The following (one of many) “short breaks because of all of the heat” gave the team a chance to pore over the data and work on the tuneup. Fortunately for them, there was plenty of natural cooling available outside, thanks to the outside ambient temperature. However, subsequent power pulls were stuck in the low-RPM range, regardless of what the team did.

The problem? “My dyno is too weak,” says the dyno operator. Apparently, the insane amount of torque the engine makes, at the wheel-speed they were testing at (referred to as “Autobahn speeds” in the video) makes for an untestable combination on this particular dyno. “If we run in third gear like we are now, the wheel speed is too high. If we test in second gear, there is just too much torque. We have to get a bigger dyno.”
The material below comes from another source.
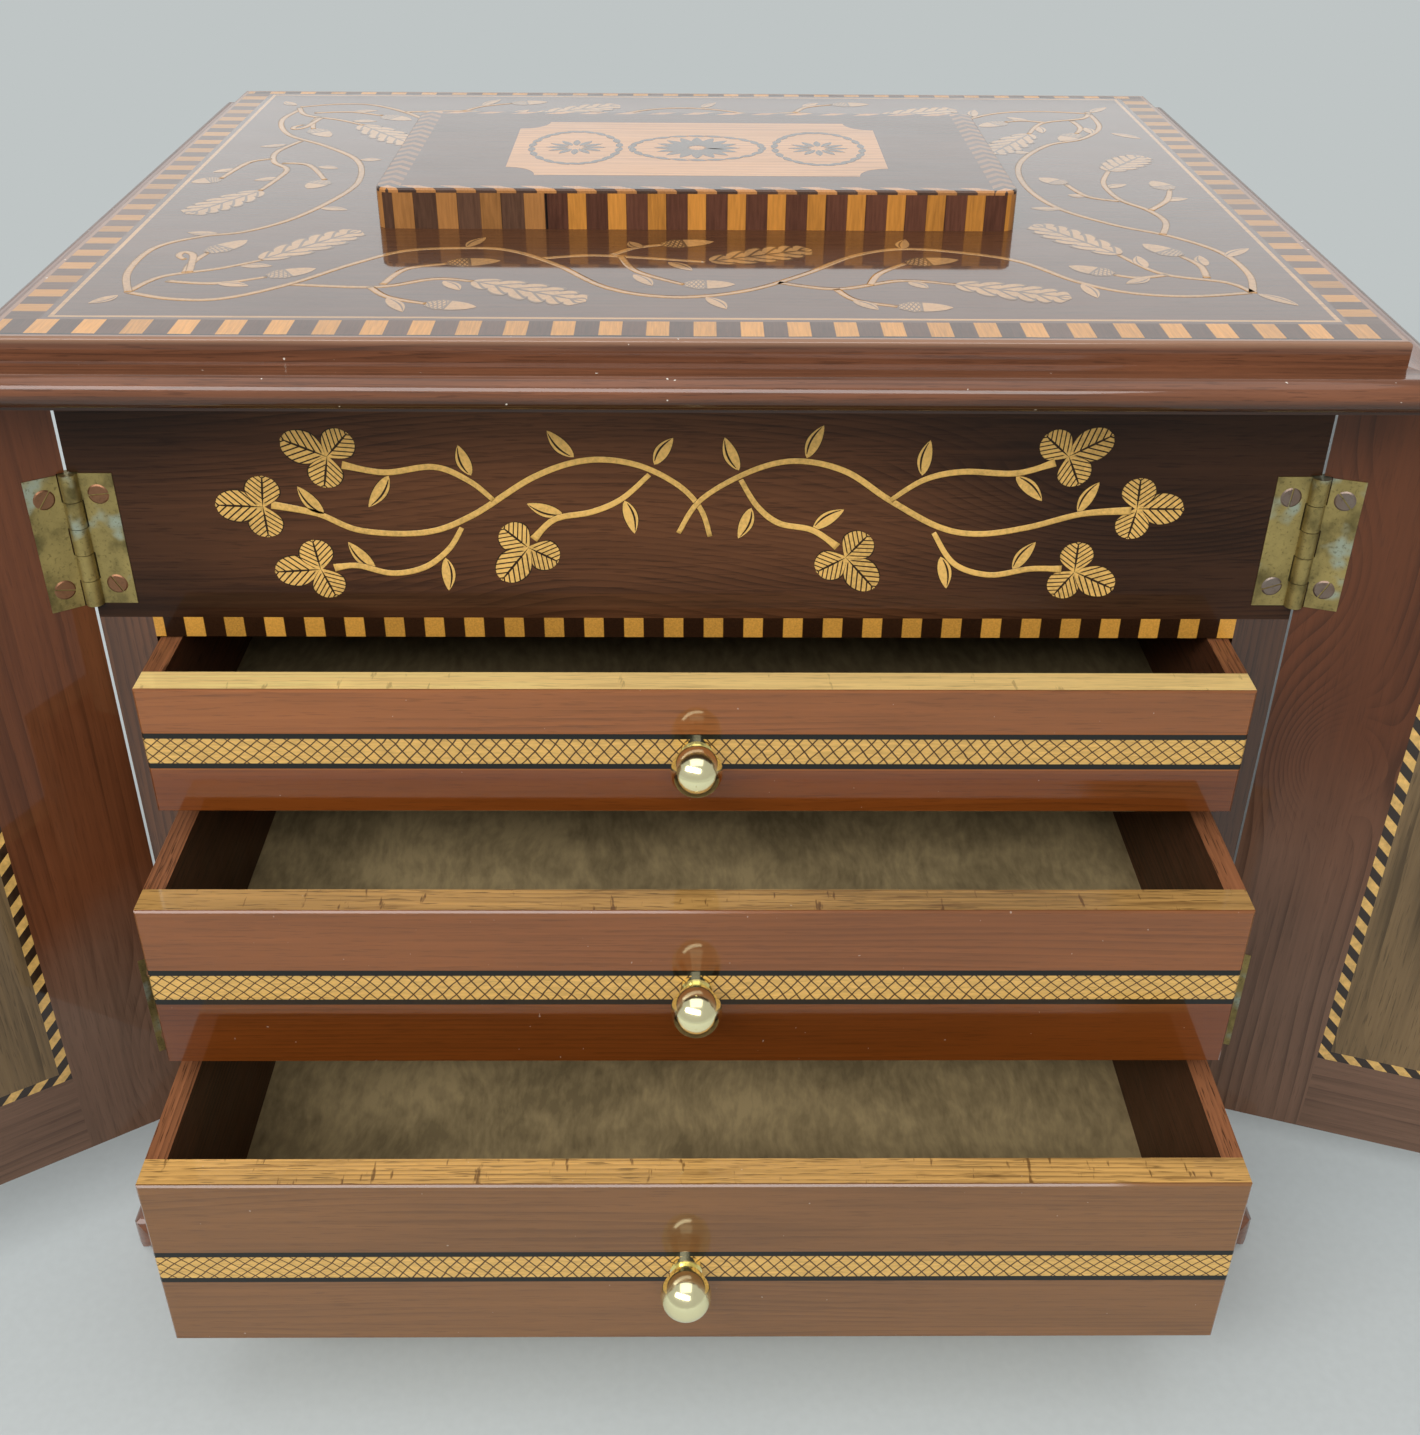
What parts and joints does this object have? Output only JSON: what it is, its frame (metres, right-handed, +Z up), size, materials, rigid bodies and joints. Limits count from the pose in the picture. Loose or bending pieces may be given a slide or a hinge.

While they might not have gotten the numbers they were looking for, what the team did get was solid data and the chance to sort out some minor issues during operation. Consolation prizes, maybe, but progress nonetheless. In the drag-racing world, for something of this caliber, it’s not uncommon for the dyno — hub or otherwise — to be the end-all, be-all tuning solution. Oftentimes, as we saw with our Red project, the dyno is simply a tool to ensure everything is happy, and the actual tuning at full-boogie takes place at the racetrack.

The Swedish team has come a long way, taking a WWII-surplus powerplant and turning it into a modern behemoth. However, they still have some progress to make on the way to their 2,500-horsepower, 200 mph goal. You can be sure we’ll continue to follow the team’s eccentric journey to make a tank engine do something it was never designed to do.

While the hub dyno was no match for the high-speed torque of the Meteor Interceptor’s turbo tank engine, the team did get some valuable testing in, which will benefit them as the journey continues.